In the run-up to this year’s NPC session, which opened on Friday, she told reporters that she would continue to push for her plan at the upcoming meetings, saying it would help boost people’s spending power at a time when Beijing was focused on domestic consumption to drive the economy amid falling external demand and trade frictions with the United States.
Chairwoman of Gree Electric Appliances, Dong Mingzhu. Photo: Cissy Zhou
Chairwoman of Gree Electric Appliances, Dong Mingzhu. Photo: Cissy Zhou

Dong is not alone.
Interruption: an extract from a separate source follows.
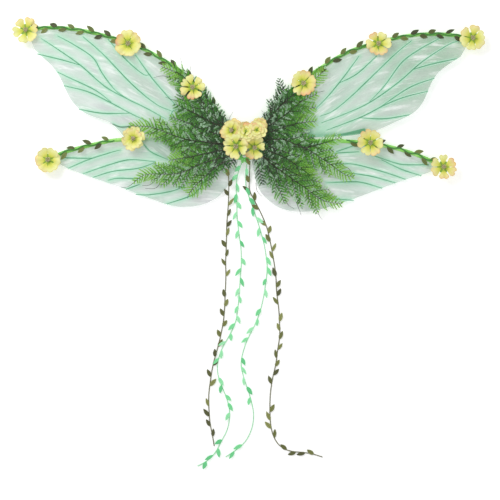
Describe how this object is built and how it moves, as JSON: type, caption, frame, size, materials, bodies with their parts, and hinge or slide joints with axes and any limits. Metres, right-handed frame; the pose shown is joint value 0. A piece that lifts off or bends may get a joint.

A number of influential Chinese tycoons including Xu Jiayin, chairman of Evergrande Group, a major property developer, and Cao Dewang, chairman of Fuyao Group, one of the world’s largest glass manufacturers, have made similar appeals around the time of the NPC’s annual sessions, when the public’s attention is on economic and livelihood issues. The NPC’s annual session this year is even more important as deputies are to review and approve the country’s next five-year plan, for 2021 to 2025, and its long-range objectives known as Vision 2035.